Crypto Terminology Guide: 60+ Must-Know Terms in the Crypto Industry
- The Crypto Pulse

- Feb 24
- 5 min read
Updated: Mar 4
A newcomer entering the crypto market rarely struggles first with volatility — the real barrier is terminology. When you open an exchange interface, review a launchpad announcement, or connect your wallet to a DeFi platform, the words you encounter are not just technical labels. Each one is an operational signal that explains how the system actually works.
An investor who doesn’t understand the difference between APR and APY may miscalculate returns. Someone who fails to read a vesting schedule may miss the correct selling window. A user who ignores FDV may buy into a valuation that doesn’t yet reflect the full token supply.
For this reason, learning crypto terminology is not simply about gaining knowledge — it is about developing risk management, opportunity timing, and strategic investment literacy.
And the critical distinction is this: These terms should not be memorized — they should be understood in the context of the problems they were designed to solve.

Why Crypto Terminology Is Foundational to Investment Literacy?
Crypto finance is not a digitized version of traditional finance.
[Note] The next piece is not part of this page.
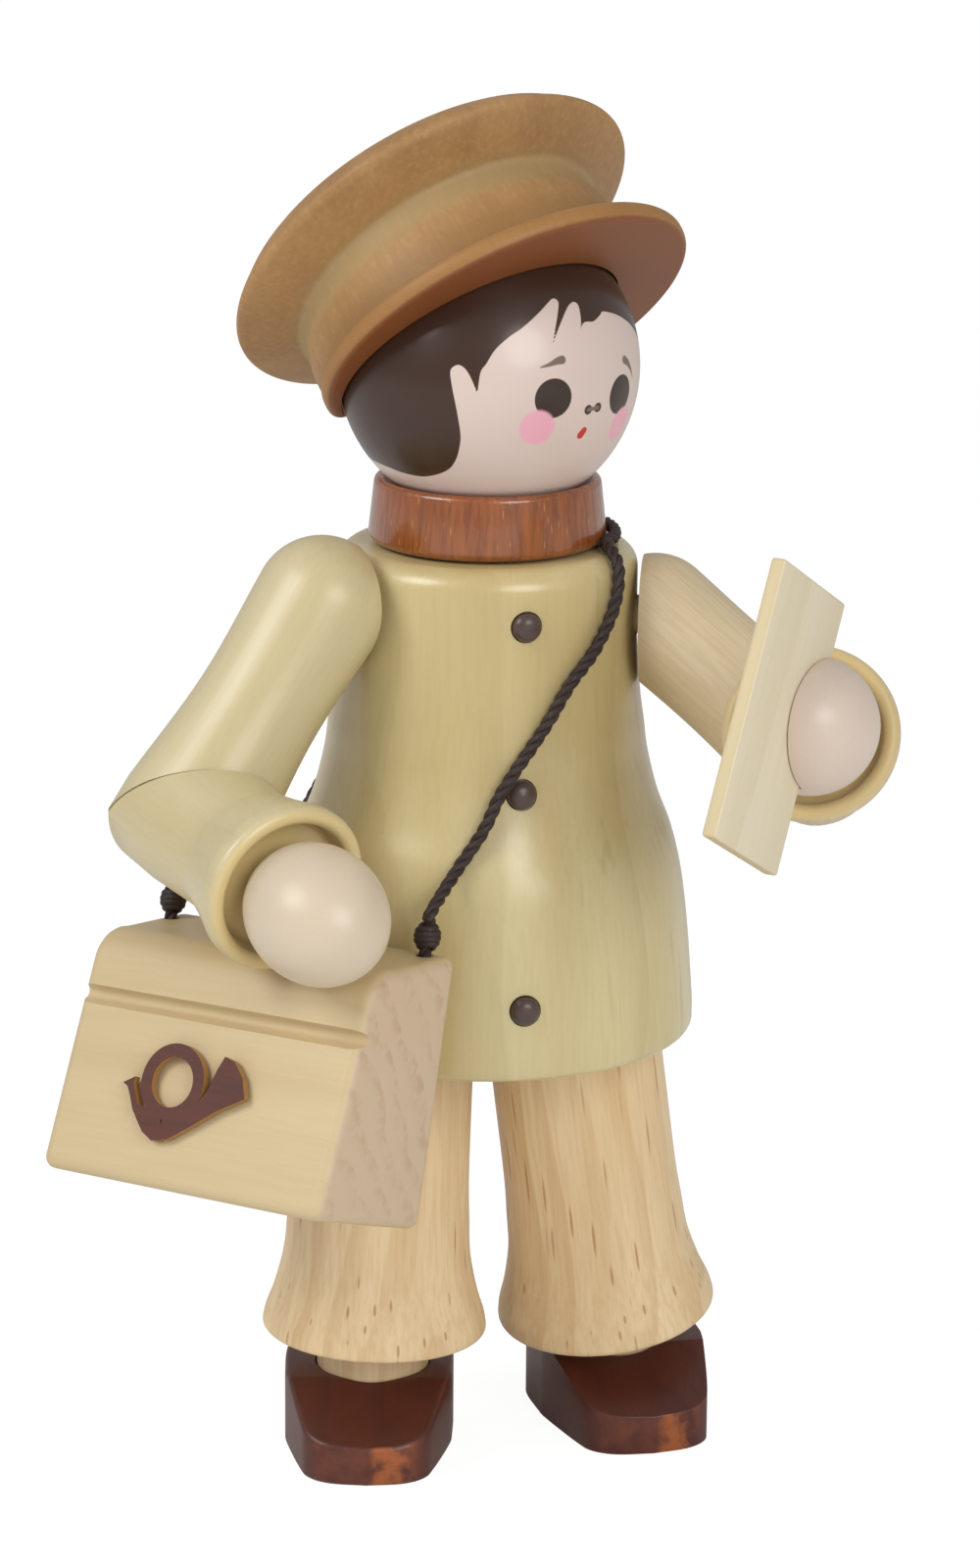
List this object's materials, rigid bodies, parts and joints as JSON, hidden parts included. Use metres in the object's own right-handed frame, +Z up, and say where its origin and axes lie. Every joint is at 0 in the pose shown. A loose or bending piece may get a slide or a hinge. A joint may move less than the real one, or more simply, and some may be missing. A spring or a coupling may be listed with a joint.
{
  "type": "wooden figurine",
  "caption": "Small turned wooden figurine of a postman in a peaked cap, with turning head and arms, a letter in one hand and a corded satchel.",
  "frame": {"origin": "middle of the figurine's box at floor level, on the surface that its soles stand on", "axes": "+Z up, -Y the way the figure's front looks, +X to the figure's left"},
  "size_m": [0.039, 0.0378, 0.0652],
  "materials": {
    "maple_lacquer": "satin clear lacquer",
    "coat_lacquer": "satin tinted lacquer",
    "beech": "satin clear lacquer",
    "collar_stain": "reddish stain under lacquer",
    "cap_wood": "satin clear lacquer",
    "brim_wood": "brown stain",
    "skin_paint": "opaque satin paint",
    "hand_wood": "satin clear lacquer",
    "letter_wood": "bare, sanded",
    "satchel_wood": "satin clear lacquer",
    "horn_wood": "brown stain, matte",
    "shoe_wood": "dark red-brown stain, satin",
    "button_brown": "brown paint, satin",
    "cord_brown": "waxed",
    "peg_wood": "bare"
  },
  "bodies": {
    "figure": {"coat": "coat_lacquer", "collar": "collar_stain", "right_trouser_leg": "beech", "left_trouser_leg": "beech", "right_shoe": "shoe_wood", "left_shoe": "shoe_wood", "button_top": "button_brown", "button_middle": "button_brown", "button_bottom": "button_brown", "satchel": "satchel_wood", "horn_ornament": "horn_wood", "satchel_cord": "cord_brown", "strap_knot_front": "cord_brown", "strap_knot_rear": "cord_brown"},
    "head": {"head": "skin_paint", "neck_peg": "peg_wood", "cap_crown": "cap_wood", "cap_brim": "brim_wood"},
    "right_arm": {"right_upper_arm": "maple_lacquer", "right_sleeve": "maple_lacquer", "right_shoulder_peg": "peg_wood", "right_hand": "hand_wood"},
    "left_arm": {"left_upper_arm": "maple_lacquer", "left_sleeve": "maple_lacquer", "left_shoulder_peg": "peg_wood", "left_hand": "hand_wood", "letter": "letter_wood"}
  },
  "joints": [
    {"name": "head_turn", "type": "hinge", "parent": "figure", "child": "head", "pos_m": [0.00245, 0.0065, 0.05265], "axis": [0, 0, 1], "continuous": true},
    {"name": "right_arm_turn", "type": "hinge", "parent": "figure", "child": "right_arm", "pos_m": [-0.00599, 0.0036, 0.0424], "axis": [-0.9455, -0.3256, 0], "range_deg": [0, 280]},
    {"name": "left_arm_turn", "type": "hinge", "parent": "figure", "child": "left_arm", "pos_m": [0.00992, 0.00393, 0.04106], "axis": [0.9455, -0.3256, 0], "continuous": true}
  ]
}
It is an alternative financial architecture designed from the ground up to solve speed, cost, and trust inefficiencies within the legacy system.
Because of that, the terminology that emerged is not just rebranding — it is system definition.
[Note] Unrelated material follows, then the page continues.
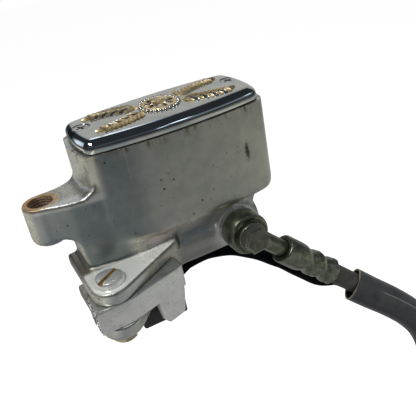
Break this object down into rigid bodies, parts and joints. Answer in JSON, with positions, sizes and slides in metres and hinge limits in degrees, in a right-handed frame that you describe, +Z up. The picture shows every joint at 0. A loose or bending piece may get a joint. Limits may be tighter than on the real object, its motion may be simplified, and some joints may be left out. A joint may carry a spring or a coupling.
{
  "type": "brake master cylinder",
  "caption": "Motorcycle front brake master cylinder with fluid reservoir, handlebar clamp, lever stub, brake light switch, banjo fitting, hose and lead.",
  "frame": {"origin": "centre of the handlebar seat between the body and the clamp cap, on the handlebar's axis, which is where a handlebar holds the part", "axes": "+X along the handlebar towards the middle of the motorcycle, -Y forward, +Z up"},
  "size_m": [0.2303, 0.0939, 0.4373],
  "materials": {
    "cast_aluminium": "polished and brushed, tarnished",
    "chrome": "mirror chrome, worn",
    "gold": "satin gold plate",
    "steel": "plain",
    "black_rubber": "matte",
    "black_plastic": "matte",
    "white_plastic": "matte",
    "black_vinyl": "satin",
    "zinc": "yellow zinc",
    "lever_aluminium": "satin",
    "anodised": "olive zinc plate, worn",
    "spring_steel": "plain",
    "copper": "dull copper",
    "clear_plastic": "clear, aged"
  },
  "bodies": {
    "cylinder": {"master_cylinder_body": "cast_aluminium", "reservoir_cover": "chrome", "cover_badge": "gold", "cover_screw_left": "steel", "cover_screw_right": "steel", "diaphragm": "black_rubber", "diaphragm_plate": "white_plastic", "port_protector": "spring_steel", "sight_glass_seal": "black_rubber", "sight_glass": "clear_plastic", "return_spring": "spring_steel", "piston_washer": "steel", "snap_ring": "spring_steel", "dust_boot": "black_rubber", "pivot_bolt": "chrome", "pivot_nut": "zinc", "brake_light_switch": "black_plastic", "switch_screw": "zinc", "crush_washer_inner": "copper", "crush_washer_outer": "copper", "banjo_fitting": "anodised", "banjo_bolt": "anodised", "crimp_ferrule": "anodised", "clamp_cap": "cast_aluminium", "clamp_bolt_upper": "steel", "clamp_bolt_lower": "steel", "brake_hose": "black_rubber", "hose_coil": "black_rubber", "hose_tail": "black_rubber", "far_ferrule": "anodised", "far_banjo_fitting": "anodised", "coil_tie": "black_plastic", "hose_sleeve": "black_vinyl", "switch_lead": "black_vinyl", "lead_connector": "black_plastic"},
    "lever": {"brake_lever_stub": "lever_aluminium"},
    "piston": {"piston": "steel", "primary_cup": "black_rubber", "secondary_cup": "black_rubber"},
    "switch_plunger": {"switch_plunger": "white_plastic"}
  },
  "joints": [
    {"name": "lever_pivot", "type": "hinge", "parent": "cylinder", "child": "lever", "pos_m": [-0.034, -0.052, 0], "axis": [0, 0, -1], "range_deg": [0, 18], "stiffness_Nm_per_rad": 0.4, "springref_deg": -17.19},
    {"name": "piston_slide", "type": "slide", "parent": "cylinder", "child": "piston", "axis": [1, 0, 0], "range_m": [0, 0.0084], "deforming": ["return_spring", "dust_boot"]},
    {"name": "plunger_slide", "type": "slide", "parent": "cylinder", "child": "switch_plunger", "axis": [0, -1, 0], "range_m": [0, 0.0026]}
  ],
  "couplings": [
    {"joint": "piston_slide", "follows": "lever_pivot", "m_per_rad": 0.0262},
    {"joint": "plunger_slide", "follows": "lever_pivot", "m_per_rad": 0.00796}
  ]
}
Staking doesn’t simply resemble interest; it also secures the network. Liquidity pools don’t just enable trading; they form the foundation of price discovery.
Understanding terminology therefore means understanding system mechanics. For an investor, this creates direct advantages in areas such as:
Reading project valuations accurately
Anticipating token unlock pressure
Measuring passive income risk
Identifying liquidity manipulation
In this sense, the crypto glossary functions as an investor’s radar system.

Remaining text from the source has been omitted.